The angel departed from her, but Mary still believed. The angel left her with only words, but she held onto those words, and she treasured those words in her heart. I can only believe that Mary–the real Mary, not the image we see in most of our art–had to fight for her faith, through the dread of being discovered, through the unknown changes in her body, through the days of waiting for the baby to quicken inside of her. She had to live according to the word of promise. We have to do nothing less.

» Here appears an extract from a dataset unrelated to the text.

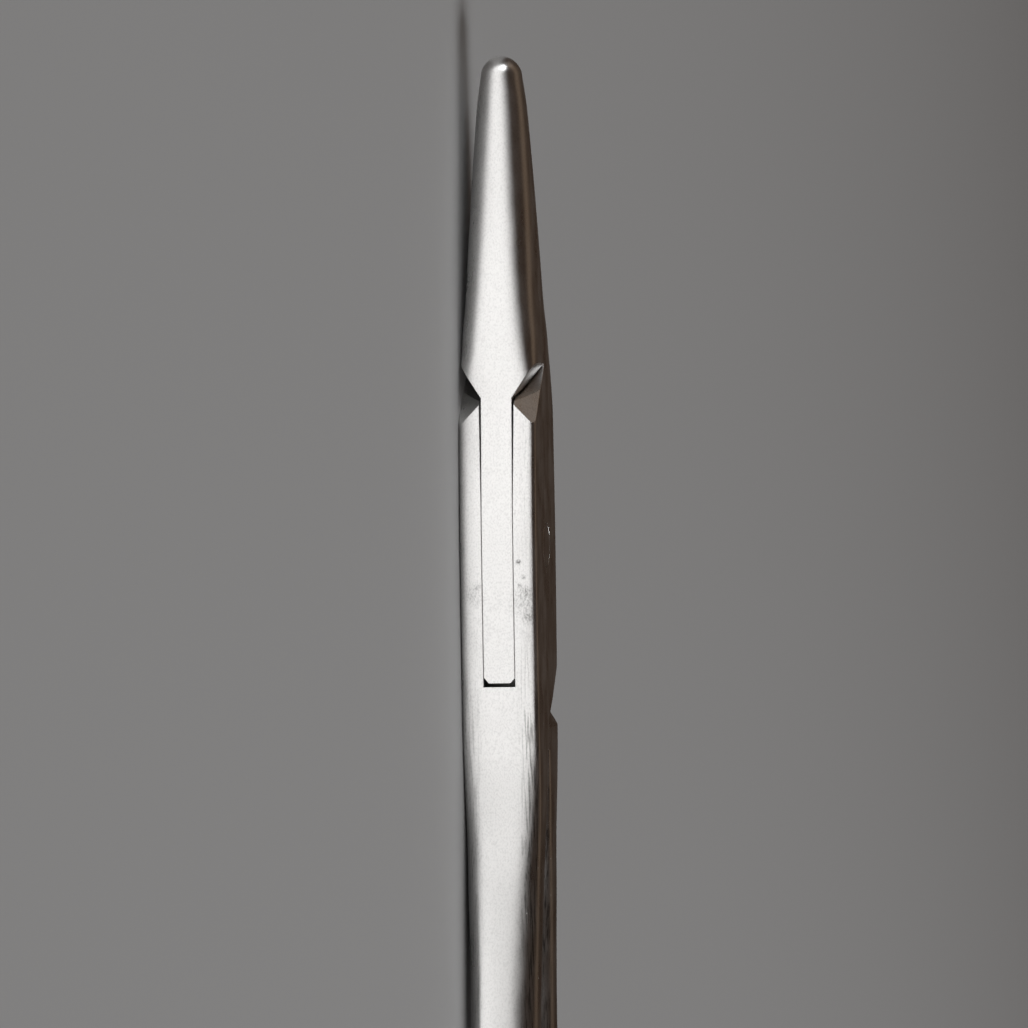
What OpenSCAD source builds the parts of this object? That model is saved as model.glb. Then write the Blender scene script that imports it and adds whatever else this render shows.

So while this painting may be historically inaccurate, it tells the truth all the same. Mary was probably not educated, but she was wise in the way that matters most. Mary was not a wealthy woman dressed in fine clothes, but she was rich in the grace and love of God. And Mary was a scared, vulnerable girl, but she was blessed with the great power of faith, faith before which the very power of God kneels down in homage.
Because when the angel departs, when the voice of God stops speaking, when the facts of life get back in our face, the promise still stands–for Mary, and for all those her Son came to save. Amen.